Can a military attorney represent clients in medical malpractice cases against the military?

For decades, a service member injured by military medical care had almost no path to compensation, and that has only partly changed. The reason is a long-standing legal barrier, and the recent, limited fix to it is the key thing a military attorney explains. The short version: you generally still cannot sue, but you may now be able to file an administrative claim.

The barrier: the Feres doctrine

The obstacle is the Feres doctrine, from the Supreme Court’s 1950 decision in Feres v. United States. It generally bars service members from suing the United States in tort for injuries that arise from active-duty service, and lower courts have applied it to bar military medical-malpractice lawsuits. So the courthouse door, for a lawsuit, has long been effectively closed to service members on this issue.

That barrier still stands. Understanding that a traditional malpractice lawsuit is generally not available is the necessary starting point.

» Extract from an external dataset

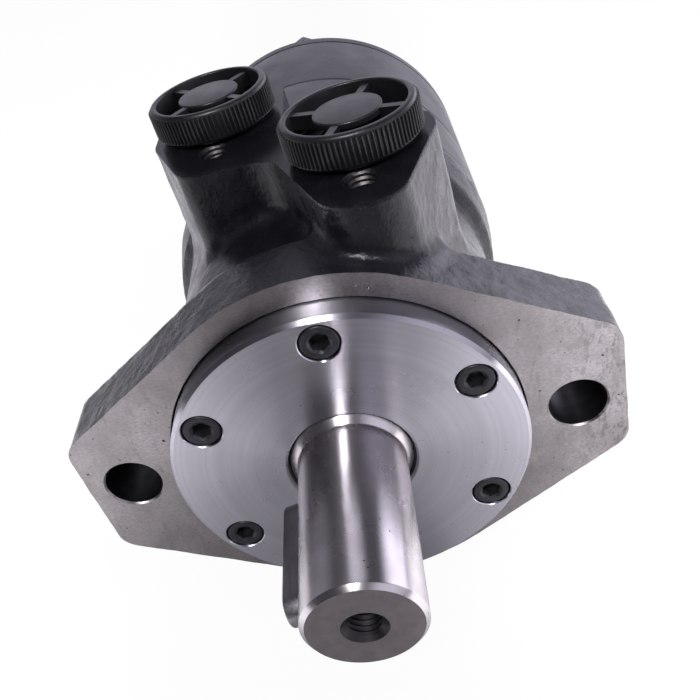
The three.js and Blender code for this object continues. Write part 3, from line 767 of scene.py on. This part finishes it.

The fix: the Stayskal Act and an administrative claim

The change came through legislation, not the courts. The SFC Richard Stayskal Military Medical Accountability Act, enacted in the FY2020 National Defense Authorization Act and codified at 10 U.S.C. § 2733a, created an administrative claims process, not a lawsuit, by which service members can seek compensation from the Defense Department for medical malpractice by military health-care providers.

The mechanics matter:

  • It is an administrative claim filed with the Defense Department, not a suit in court.
  • The Defense Secretary determines payment up to $100,000, and claims exceeding that amount are forwarded to the Treasury for payment based on a calculation of damages.

So the remedy exists, but it runs through an administrative channel with its own rules, rather than the civil-litigation system.

Where the attorney fits

A military attorney’s role is to set expectations accurately, no traditional lawsuit under Feres, but a possible Stayskal administrative claim, and to help a member understand and navigate that claims process, including the documentation a damages calculation requires. For pursuing the claim itself, members often also consult attorneys experienced with the Stayskal process.

Take a service member harmed by a misdiagnosis at a military hospital: a lawsuit is barred by the Feres doctrine, but under the Stayskal Act that member may file an administrative claim with the Defense Department instead.

The throughline is candor about a two-part reality: the Feres doctrine still blocks the lawsuit, while the Stayskal Act opened a separate administrative door. Knowing which path is actually available, and that it is a claim rather than a suit, is the most important thing a service member can take from the analysis.

Frequently Asked Questions

Can a service member sue the military for medical malpractice?
Generally no. The Feres doctrine bars such lawsuits for service-related injuries, though an administrative claims process now exists as an alternative.

What is the Stayskal Act?
A law enacted in the FY2020 NDAA that created an administrative process for service members to seek compensation from the Defense Department for military medical malpractice, rather than a lawsuit.

How much can be paid on a military medical-malpractice claim?
The Defense Secretary determines payment up to $100,000, with larger claims forwarded to the Treasury for payment based on a damages calculation.


This article is general information about military medical-malpractice claims. It is not legal advice and does not create an attorney-client relationship. The law in this area is specific and can change. Service members should consult their legal assistance office and an attorney experienced with these claims.